Directive: Only the lines from the one containing "The FreeCAD and" down to the one containing "WALL_GAP = 3.2 * MM", inclusive, are to be quoted exactly.

Input for this task:

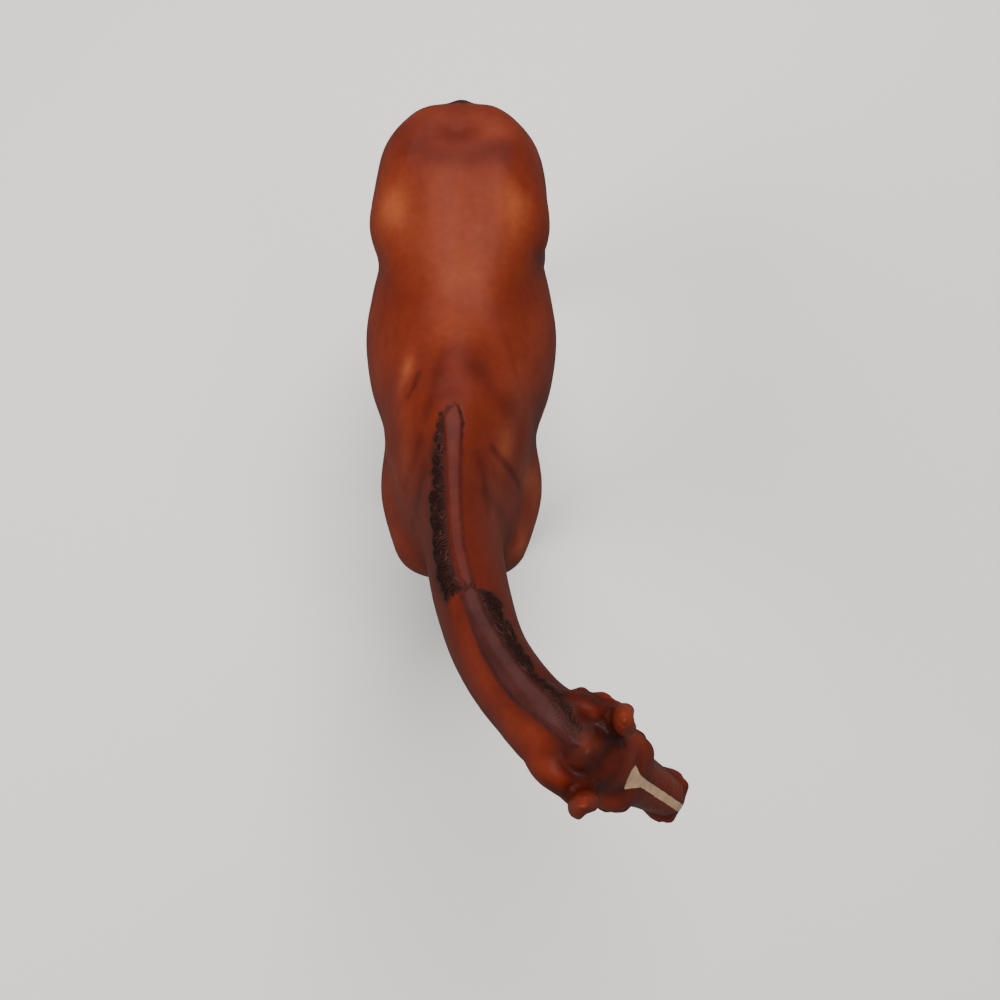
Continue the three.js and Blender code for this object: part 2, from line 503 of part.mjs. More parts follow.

---

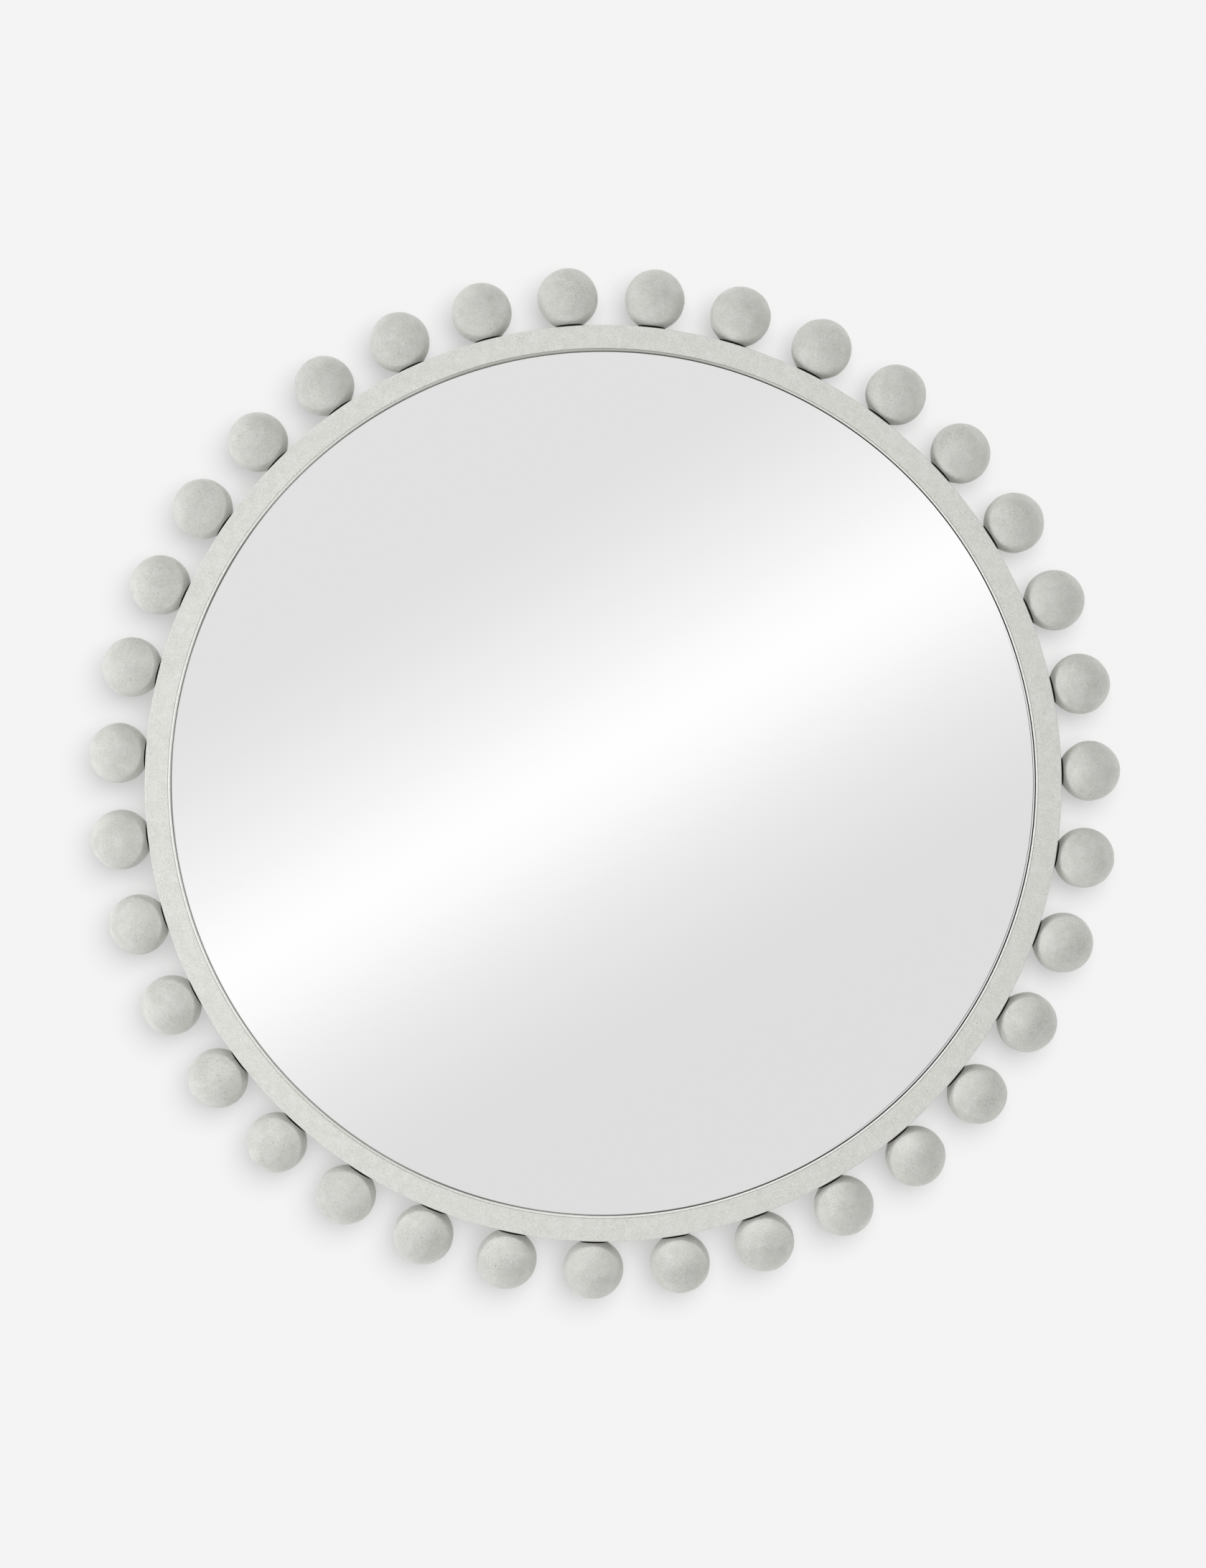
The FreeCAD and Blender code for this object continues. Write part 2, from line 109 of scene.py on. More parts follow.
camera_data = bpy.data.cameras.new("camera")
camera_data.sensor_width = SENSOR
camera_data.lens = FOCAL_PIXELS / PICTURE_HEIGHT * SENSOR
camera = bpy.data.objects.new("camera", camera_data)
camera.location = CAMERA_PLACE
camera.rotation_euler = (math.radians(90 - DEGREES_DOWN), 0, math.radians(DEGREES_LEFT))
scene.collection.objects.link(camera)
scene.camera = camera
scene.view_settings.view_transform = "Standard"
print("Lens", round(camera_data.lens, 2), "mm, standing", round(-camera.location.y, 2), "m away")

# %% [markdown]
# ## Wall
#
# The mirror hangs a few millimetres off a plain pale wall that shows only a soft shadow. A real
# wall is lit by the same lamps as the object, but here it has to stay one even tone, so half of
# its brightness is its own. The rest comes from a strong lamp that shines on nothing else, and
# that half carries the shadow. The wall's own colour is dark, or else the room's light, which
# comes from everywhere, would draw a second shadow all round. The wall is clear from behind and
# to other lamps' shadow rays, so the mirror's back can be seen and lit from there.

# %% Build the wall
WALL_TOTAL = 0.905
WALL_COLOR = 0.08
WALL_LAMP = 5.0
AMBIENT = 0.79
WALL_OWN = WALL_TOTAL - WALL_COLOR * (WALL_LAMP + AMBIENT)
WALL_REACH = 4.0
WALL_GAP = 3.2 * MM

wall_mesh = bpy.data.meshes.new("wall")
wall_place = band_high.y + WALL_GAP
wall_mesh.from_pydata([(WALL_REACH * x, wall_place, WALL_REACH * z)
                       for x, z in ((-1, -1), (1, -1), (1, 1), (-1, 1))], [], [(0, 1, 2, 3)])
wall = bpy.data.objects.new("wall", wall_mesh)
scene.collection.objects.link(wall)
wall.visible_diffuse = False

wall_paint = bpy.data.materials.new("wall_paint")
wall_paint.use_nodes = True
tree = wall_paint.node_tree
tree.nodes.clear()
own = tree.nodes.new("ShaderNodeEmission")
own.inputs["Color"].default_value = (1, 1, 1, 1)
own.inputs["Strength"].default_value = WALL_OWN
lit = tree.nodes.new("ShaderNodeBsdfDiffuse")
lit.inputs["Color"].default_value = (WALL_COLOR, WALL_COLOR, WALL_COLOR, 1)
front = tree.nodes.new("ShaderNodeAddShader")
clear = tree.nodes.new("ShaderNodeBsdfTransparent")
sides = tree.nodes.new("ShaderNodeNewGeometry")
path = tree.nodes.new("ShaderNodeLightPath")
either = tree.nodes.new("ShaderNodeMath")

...

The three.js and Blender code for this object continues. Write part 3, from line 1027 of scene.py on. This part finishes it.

Complete response:
The FreeCAD and Blender code for this object continues. Write part 2, from line 109 of scene.py on. More parts follow.
camera_data = bpy.data.cameras.new("camera")
camera_data.sensor_width = SENSOR
camera_data.lens = FOCAL_PIXELS / PICTURE_HEIGHT * SENSOR
camera = bpy.data.objects.new("camera", camera_data)
camera.location = CAMERA_PLACE
camera.rotation_euler = (math.radians(90 - DEGREES_DOWN), 0, math.radians(DEGREES_LEFT))
scene.collection.objects.link(camera)
scene.camera = camera
scene.view_settings.view_transform = "Standard"
print("Lens", round(camera_data.lens, 2), "mm, standing", round(-camera.location.y, 2), "m away")

# %% [markdown]
# ## Wall
#
# The mirror hangs a few millimetres off a plain pale wall that shows only a soft shadow. A real
# wall is lit by the same lamps as the object, but here it has to stay one even tone, so half of
# its brightness is its own. The rest comes from a strong lamp that shines on nothing else, and
# that half carries the shadow. The wall's own colour is dark, or else the room's light, which
# comes from everywhere, would draw a second shadow all round. The wall is clear from behind and
# to other lamps' shadow rays, so the mirror's back can be seen and lit from there.

# %% Build the wall
WALL_TOTAL = 0.905
WALL_COLOR = 0.08
WALL_LAMP = 5.0
AMBIENT = 0.79
WALL_OWN = WALL_TOTAL - WALL_COLOR * (WALL_LAMP + AMBIENT)
WALL_REACH = 4.0
WALL_GAP = 3.2 * MM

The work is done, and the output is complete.